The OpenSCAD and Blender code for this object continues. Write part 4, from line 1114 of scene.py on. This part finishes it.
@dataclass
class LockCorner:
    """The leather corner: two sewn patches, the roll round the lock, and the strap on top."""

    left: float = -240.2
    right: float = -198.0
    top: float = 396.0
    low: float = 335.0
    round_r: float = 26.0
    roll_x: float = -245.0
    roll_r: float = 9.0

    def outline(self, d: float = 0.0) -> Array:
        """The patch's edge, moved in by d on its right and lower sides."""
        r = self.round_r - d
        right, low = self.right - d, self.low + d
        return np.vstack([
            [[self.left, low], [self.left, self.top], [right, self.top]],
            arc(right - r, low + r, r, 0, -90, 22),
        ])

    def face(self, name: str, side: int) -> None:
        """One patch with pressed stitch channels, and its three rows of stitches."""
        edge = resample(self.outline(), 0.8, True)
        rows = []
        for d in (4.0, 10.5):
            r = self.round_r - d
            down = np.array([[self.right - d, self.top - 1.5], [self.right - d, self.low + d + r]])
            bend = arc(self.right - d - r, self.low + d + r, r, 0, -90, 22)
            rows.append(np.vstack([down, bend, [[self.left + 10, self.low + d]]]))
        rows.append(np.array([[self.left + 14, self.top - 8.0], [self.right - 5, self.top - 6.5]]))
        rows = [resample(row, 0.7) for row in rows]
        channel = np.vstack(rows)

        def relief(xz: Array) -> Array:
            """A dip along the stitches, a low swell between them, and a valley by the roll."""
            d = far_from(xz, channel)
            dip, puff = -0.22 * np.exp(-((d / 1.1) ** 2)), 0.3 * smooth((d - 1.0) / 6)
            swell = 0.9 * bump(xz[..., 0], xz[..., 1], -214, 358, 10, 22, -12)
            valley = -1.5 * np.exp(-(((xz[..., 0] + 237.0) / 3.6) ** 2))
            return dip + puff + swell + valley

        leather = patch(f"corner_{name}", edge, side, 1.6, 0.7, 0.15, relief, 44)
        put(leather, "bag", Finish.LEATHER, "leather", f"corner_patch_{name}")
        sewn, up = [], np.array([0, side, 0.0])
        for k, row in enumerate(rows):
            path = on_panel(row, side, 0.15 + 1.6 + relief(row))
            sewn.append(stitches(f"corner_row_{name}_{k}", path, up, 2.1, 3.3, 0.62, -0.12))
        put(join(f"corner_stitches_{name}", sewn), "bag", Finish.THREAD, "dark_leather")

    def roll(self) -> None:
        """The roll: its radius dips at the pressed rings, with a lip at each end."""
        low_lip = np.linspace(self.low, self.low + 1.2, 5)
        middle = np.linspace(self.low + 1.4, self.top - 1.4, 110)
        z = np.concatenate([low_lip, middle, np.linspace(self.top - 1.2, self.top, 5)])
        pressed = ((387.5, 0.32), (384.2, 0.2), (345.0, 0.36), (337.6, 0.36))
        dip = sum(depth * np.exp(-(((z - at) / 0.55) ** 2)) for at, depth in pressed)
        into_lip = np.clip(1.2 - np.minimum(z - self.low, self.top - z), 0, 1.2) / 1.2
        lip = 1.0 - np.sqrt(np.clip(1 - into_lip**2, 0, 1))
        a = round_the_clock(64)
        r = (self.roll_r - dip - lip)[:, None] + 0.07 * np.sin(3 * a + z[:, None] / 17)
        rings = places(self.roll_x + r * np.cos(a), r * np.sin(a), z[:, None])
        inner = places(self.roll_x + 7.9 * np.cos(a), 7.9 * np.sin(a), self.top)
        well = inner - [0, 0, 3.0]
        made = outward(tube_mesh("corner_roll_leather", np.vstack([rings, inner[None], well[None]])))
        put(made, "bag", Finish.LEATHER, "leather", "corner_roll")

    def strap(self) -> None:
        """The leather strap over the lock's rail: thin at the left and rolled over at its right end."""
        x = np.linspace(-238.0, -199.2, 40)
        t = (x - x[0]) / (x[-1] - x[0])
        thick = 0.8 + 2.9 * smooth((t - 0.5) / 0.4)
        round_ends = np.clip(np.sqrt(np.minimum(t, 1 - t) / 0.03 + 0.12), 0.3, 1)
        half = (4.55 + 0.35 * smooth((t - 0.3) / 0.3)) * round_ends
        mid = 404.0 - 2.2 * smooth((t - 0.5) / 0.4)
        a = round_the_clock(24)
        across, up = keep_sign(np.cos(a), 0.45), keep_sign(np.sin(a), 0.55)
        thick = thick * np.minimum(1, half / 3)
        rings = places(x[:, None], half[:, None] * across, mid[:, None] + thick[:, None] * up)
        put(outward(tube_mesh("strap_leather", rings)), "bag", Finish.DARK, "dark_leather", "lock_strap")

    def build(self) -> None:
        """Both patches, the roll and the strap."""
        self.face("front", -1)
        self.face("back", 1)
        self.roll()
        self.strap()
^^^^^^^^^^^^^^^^
Your instructions: Reproduce the material verbatim, line by line.

Result below:
The OpenSCAD and Blender code for this object continues. Write part 4, from line 1114 of scene.py on. This part finishes it.
@dataclass
class LockCorner:
    """The leather corner: two sewn patches, the roll round the lock, and the strap on top."""

    left: float = -240.2
    right: float = -198.0
    top: float = 396.0
    low: float = 335.0
    round_r: float = 26.0
    roll_x: float = -245.0
    roll_r: float = 9.0

    def outline(self, d: float = 0.0) -> Array:
        """The patch's edge, moved in by d on its right and lower sides."""
        r = self.round_r - d
        right, low = self.right - d, self.low + d
        return np.vstack([
            [[self.left, low], [self.left, self.top], [right, self.top]],
            arc(right - r, low + r, r, 0, -90, 22),
        ])

    def face(self, name: str, side: int) -> None:
        """One patch with pressed stitch channels, and its three rows of stitches."""
        edge = resample(self.outline(), 0.8, True)
        rows = []
        for d in (4.0, 10.5):
            r = self.round_r - d
            down = np.array([[self.right - d, self.top - 1.5], [self.right - d, self.low + d + r]])
            bend = arc(self.right - d - r, self.low + d + r, r, 0, -90, 22)
            rows.append(np.vstack([down, bend, [[self.left + 10, self.low + d]]]))
        rows.append(np.array([[self.left + 14, self.top - 8.0], [self.right - 5, self.top - 6.5]]))
        rows = [resample(row, 0.7) for row in rows]
        channel = np.vstack(rows)

        def relief(xz: Array) -> Array:
            """A dip along the stitches, a low swell between them, and a valley by the roll."""
            d = far_from(xz, channel)
            dip, puff = -0.22 * np.exp(-((d / 1.1) ** 2)), 0.3 * smooth((d - 1.0) / 6)
            swell = 0.9 * bump(xz[..., 0], xz[..., 1], -214, 358, 10, 22, -12)
            valley = -1.5 * np.exp(-(((xz[..., 0] + 237.0) / 3.6) ** 2))
            return dip + puff + swell + valley

        leather = patch(f"corner_{name}", edge, side, 1.6, 0.7, 0.15, relief, 44)
        put(leather, "bag", Finish.LEATHER, "leather", f"corner_patch_{name}")
        sewn, up = [], np.array([0, side, 0.0])
        for k, row in enumerate(rows):
            path = on_panel(row, side, 0.15 + 1.6 + relief(row))
            sewn.append(stitches(f"corner_row_{name}_{k}", path, up, 2.1, 3.3, 0.62, -0.12))
        put(join(f"corner_stitches_{name}", sewn), "bag", Finish.THREAD, "dark_leather")

    def roll(self) -> None:
        """The roll: its radius dips at the pressed rings, with a lip at each end."""
        low_lip = np.linspace(self.low, self.low + 1.2, 5)
        middle = np.linspace(self.low + 1.4, self.top - 1.4, 110)
        z = np.concatenate([low_lip, middle, np.linspace(self.top - 1.2, self.top, 5)])
        pressed = ((387.5, 0.32), (384.2, 0.2), (345.0, 0.36), (337.6, 0.36))
        dip = sum(depth * np.exp(-(((z - at) / 0.55) ** 2)) for at, depth in pressed)
        into_lip = np.clip(1.2 - np.minimum(z - self.low, self.top - z), 0, 1.2) / 1.2
        lip = 1.0 - np.sqrt(np.clip(1 - into_lip**2, 0, 1))
        a = round_the_clock(64)
        r = (self.roll_r - dip - lip)[:, None] + 0.07 * np.sin(3 * a + z[:, None] / 17)
        rings = places(self.roll_x + r * np.cos(a), r * np.sin(a), z[:, None])
        inner = places(self.roll_x + 7.9 * np.cos(a), 7.9 * np.sin(a), self.top)
        well = inner - [0, 0, 3.0]
        made = outward(tube_mesh("corner_roll_leather", np.vstack([rings, inner[None], well[None]])))
        put(made, "bag", Finish.LEATHER, "leather", "corner_roll")

    def strap(self) -> None:
        """The leather strap over the lock's rail: thin at the left and rolled over at its right end."""
        x = np.linspace(-238.0, -199.2, 40)
        t = (x - x[0]) / (x[-1] - x[0])
        thick = 0.8 + 2.9 * smooth((t - 0.5) / 0.4)
        round_ends = np.clip(np.sqrt(np.minimum(t, 1 - t) / 0.03 + 0.12), 0.3, 1)
        half = (4.55 + 0.35 * smooth((t - 0.3) / 0.3)) * round_ends
        mid = 404.0 - 2.2 * smooth((t - 0.5) / 0.4)
        a = round_the_clock(24)
        across, up = keep_sign(np.cos(a), 0.45), keep_sign(np.sin(a), 0.55)
        thick = thick * np.minimum(1, half / 3)
        rings = places(x[:, None], half[:, None] * across, mid[:, None] + thick[:, None] * up)
        put(outward(tube_mesh("strap_leather", rings)), "bag", Finish.DARK, "dark_leather", "lock_strap")

    def build(self) -> None:
        """Both patches, the roll and the strap."""
        self.face("front", -1)
        self.face("back", 1)
        self.roll()
        self.strap()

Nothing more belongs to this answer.